In an emailed statement, Smithfield said the lobbying wasn’t undertaken “at the direction or on behalf” of the company. Instead, Smithfield said, it was at the request of Dennis Treacy, a former Smithfield executive and current
board member of the Smithfield Foundation -- the company’s
nonprofit philanthropic arm -- in his personal capacity.
Chesapeake Bay
Hart said Saturday that he’d never lobbied for Smithfield Foods.
“I assisted a friend who served on the Chesapeake Bay Commission, and this is inaccurately being tied to Smithfield Foods,” Hart said in an emailed statement, referring to Treacy, who’s a
member of the commission. “I was not paid for this assistance, and any suggestion that I lobbied for Smithfield Foods is inaccurate."
Emails viewed by Bloomberg News show that Hart made plans to meet with Pruitt at least once in 2017, joining Treacy for an introductory meeting with the administrator.
Treacy -- a former chief sustainability officer at Smithfield -- reached out to the EPA last spring and requested a meeting with Pruitt, citing his new role on the commission, the emails show. Treacy described himself as having recently retired and mentioned “a focused and unique view of environmental protection.”
Tagging Along
The day before the July 11 meeting -- which took place while Pruitt was still renting from Hart’s wife -- the lobbyist emailed Pruitt’s chief of staff to say Treacy had asked him to come along. “He is a good guy and can be trusted,” Hart said in the email. “He is coming in as the business rep on the Chesapeake Bay Foundation -- another of your controversies.”

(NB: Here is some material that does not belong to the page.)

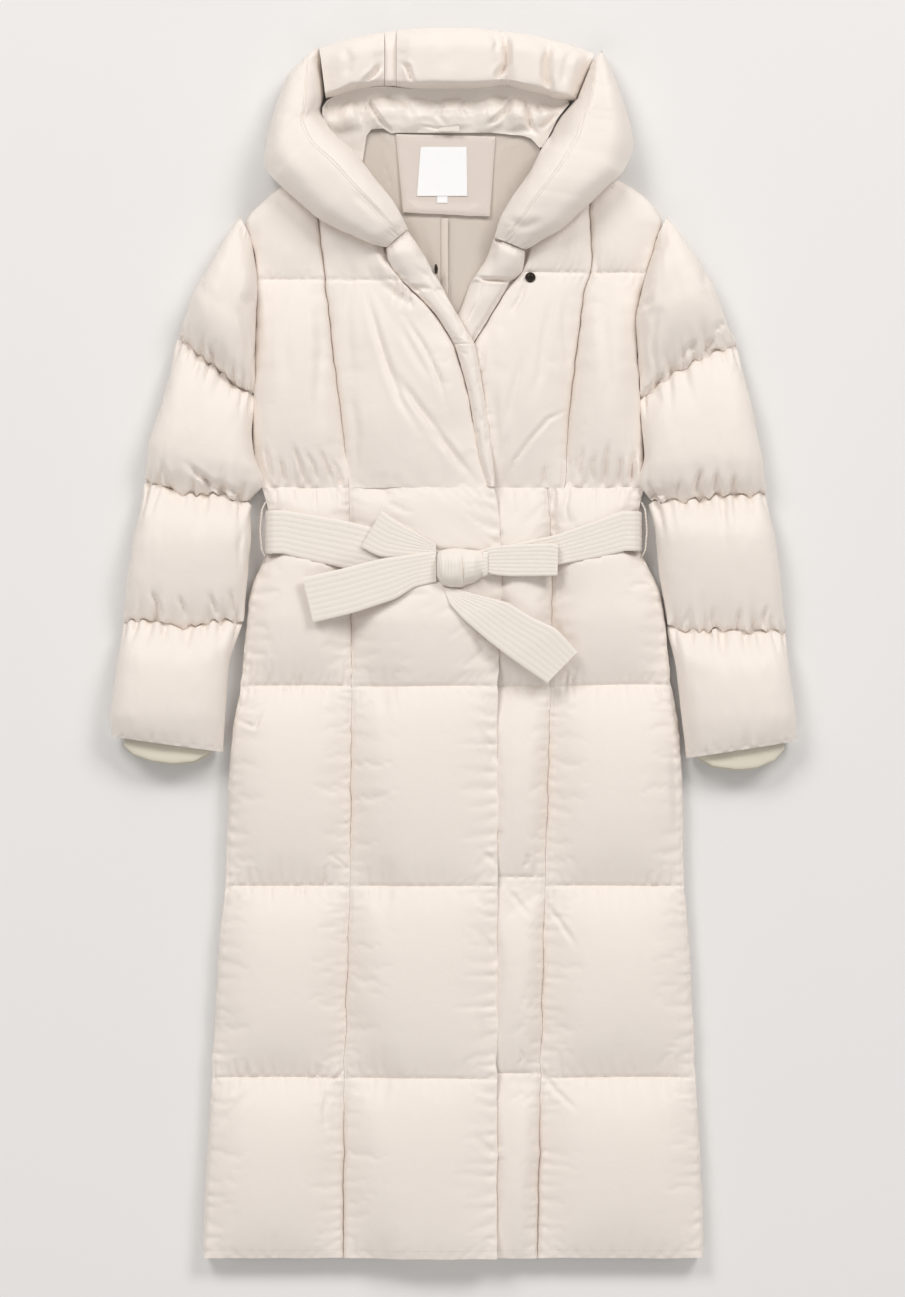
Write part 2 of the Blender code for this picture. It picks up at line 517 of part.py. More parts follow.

Representatives of the EPA didn’t immediately provide a comment.
Hart said he began transitioning to honorary chairman of Williams & Jensen after giving up his chief executive officer title two years ago, was planning to retire from the firm in November, and had begun negotiating a severance agreement earlier this year.
Hart told his colleagues he was looking forward to developing an independent legal practice and doing some strategic business counseling for a few clients.